## start
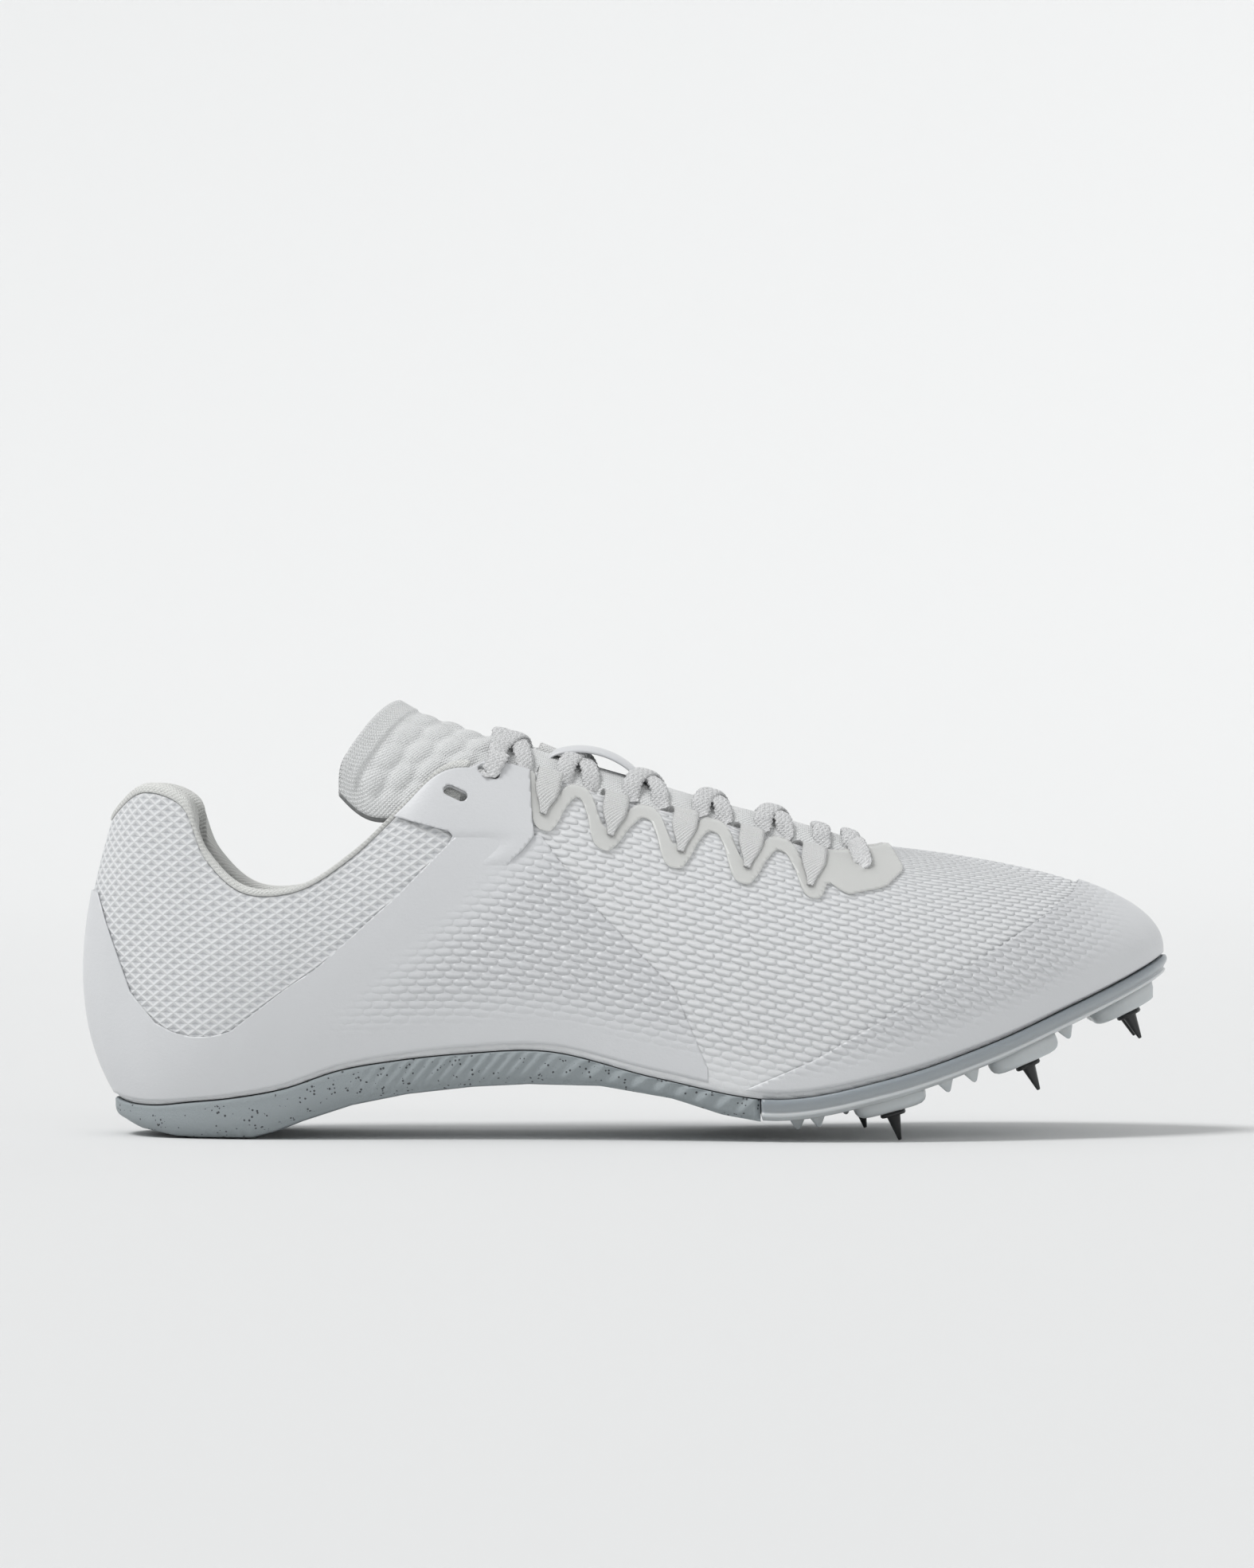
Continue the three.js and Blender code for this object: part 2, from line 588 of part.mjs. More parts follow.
## end
## start
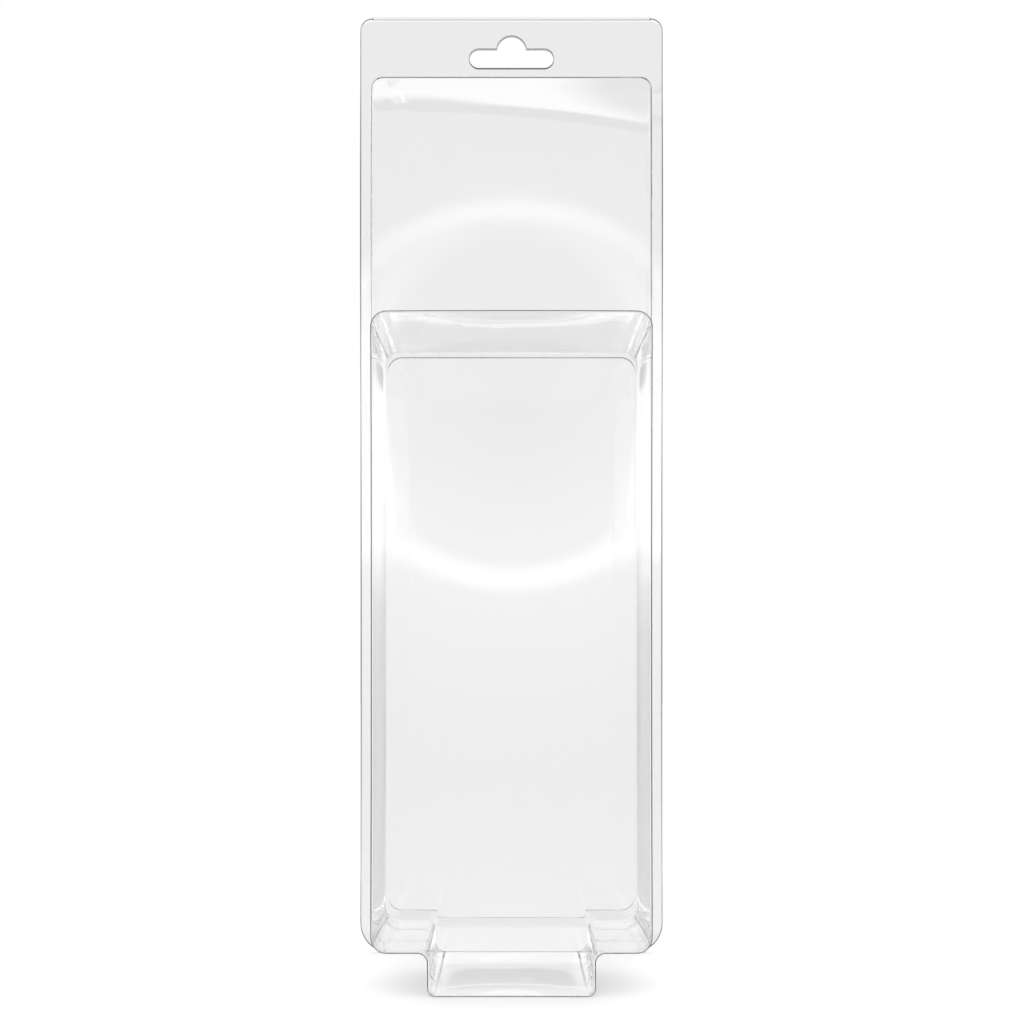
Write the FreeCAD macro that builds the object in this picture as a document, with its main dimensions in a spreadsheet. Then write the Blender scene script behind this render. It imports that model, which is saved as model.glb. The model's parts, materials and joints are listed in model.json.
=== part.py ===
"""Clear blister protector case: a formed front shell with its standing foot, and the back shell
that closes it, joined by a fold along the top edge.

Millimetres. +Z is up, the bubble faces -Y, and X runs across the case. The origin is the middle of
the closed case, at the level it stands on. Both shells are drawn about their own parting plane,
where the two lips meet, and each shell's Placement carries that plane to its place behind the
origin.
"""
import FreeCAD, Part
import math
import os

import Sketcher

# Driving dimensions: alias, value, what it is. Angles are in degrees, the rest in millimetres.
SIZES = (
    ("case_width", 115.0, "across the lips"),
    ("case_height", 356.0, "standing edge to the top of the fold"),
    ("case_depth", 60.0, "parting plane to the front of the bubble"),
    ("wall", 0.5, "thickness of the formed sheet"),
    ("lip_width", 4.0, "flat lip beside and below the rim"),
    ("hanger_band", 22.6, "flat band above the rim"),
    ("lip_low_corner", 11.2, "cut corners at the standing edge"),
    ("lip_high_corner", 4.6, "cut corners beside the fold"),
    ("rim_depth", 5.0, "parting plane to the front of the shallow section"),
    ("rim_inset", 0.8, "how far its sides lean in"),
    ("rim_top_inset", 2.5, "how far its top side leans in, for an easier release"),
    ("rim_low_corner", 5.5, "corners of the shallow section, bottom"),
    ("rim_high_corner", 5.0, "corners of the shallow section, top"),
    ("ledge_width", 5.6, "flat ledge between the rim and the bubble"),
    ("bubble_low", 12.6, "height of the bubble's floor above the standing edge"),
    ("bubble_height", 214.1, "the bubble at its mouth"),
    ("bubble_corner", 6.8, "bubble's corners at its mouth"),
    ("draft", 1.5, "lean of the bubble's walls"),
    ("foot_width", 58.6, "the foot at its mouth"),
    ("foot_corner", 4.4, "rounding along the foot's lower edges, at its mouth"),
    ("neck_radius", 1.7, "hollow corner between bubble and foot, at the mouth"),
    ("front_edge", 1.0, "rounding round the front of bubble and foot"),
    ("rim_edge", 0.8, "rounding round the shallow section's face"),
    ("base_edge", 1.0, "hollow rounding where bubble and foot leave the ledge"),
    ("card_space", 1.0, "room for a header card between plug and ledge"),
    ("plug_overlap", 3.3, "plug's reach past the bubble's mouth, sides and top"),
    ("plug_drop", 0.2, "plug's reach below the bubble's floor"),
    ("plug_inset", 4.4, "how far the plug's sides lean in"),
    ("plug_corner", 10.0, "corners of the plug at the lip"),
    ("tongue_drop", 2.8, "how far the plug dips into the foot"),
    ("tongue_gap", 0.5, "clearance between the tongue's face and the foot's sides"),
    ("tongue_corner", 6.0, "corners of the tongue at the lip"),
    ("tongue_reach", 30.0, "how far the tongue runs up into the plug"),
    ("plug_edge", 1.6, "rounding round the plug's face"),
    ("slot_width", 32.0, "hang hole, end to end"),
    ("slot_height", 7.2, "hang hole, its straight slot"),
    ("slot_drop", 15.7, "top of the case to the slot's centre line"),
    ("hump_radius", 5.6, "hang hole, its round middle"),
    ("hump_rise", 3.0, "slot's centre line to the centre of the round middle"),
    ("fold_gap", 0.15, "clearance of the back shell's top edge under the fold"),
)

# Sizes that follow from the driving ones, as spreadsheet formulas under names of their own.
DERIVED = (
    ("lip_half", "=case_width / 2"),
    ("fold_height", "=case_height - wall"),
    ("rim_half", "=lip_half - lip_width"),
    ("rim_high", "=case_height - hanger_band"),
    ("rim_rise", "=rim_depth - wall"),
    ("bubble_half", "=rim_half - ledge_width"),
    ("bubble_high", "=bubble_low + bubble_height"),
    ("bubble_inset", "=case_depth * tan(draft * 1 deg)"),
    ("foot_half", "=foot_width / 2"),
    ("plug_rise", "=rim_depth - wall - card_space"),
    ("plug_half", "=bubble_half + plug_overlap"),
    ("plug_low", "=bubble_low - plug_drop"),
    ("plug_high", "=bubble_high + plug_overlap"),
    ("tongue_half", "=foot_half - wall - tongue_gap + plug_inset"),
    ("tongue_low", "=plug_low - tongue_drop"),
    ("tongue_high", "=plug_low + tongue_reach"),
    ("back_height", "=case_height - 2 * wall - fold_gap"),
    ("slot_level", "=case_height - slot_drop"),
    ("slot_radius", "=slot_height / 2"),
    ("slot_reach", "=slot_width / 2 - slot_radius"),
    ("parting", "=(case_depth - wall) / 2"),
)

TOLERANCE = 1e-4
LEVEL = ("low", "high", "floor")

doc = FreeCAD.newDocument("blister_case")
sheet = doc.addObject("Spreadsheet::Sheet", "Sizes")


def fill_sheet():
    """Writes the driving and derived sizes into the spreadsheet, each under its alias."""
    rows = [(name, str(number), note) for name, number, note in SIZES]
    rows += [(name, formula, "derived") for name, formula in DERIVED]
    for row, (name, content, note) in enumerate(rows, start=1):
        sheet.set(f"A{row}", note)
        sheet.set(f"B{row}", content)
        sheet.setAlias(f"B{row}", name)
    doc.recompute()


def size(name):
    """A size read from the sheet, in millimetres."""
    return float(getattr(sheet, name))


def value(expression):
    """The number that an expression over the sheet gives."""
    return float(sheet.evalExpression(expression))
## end
What you need to do | Give back, exactly as written, each line from the one that contains "Write the FreeCAD" through the one that contains "that closes it, joined".

Right answer |
Write the FreeCAD macro that builds the object in this picture as a document, with its main dimensions in a spreadsheet. Then write the Blender scene script behind this render. It imports that model, which is saved as model.glb. The model's parts, materials and joints are listed in model.json.
=== part.py ===
"""Clear blister protector case: a formed front shell with its standing foot, and the back shell
that closes it, joined by a fold along the top edge.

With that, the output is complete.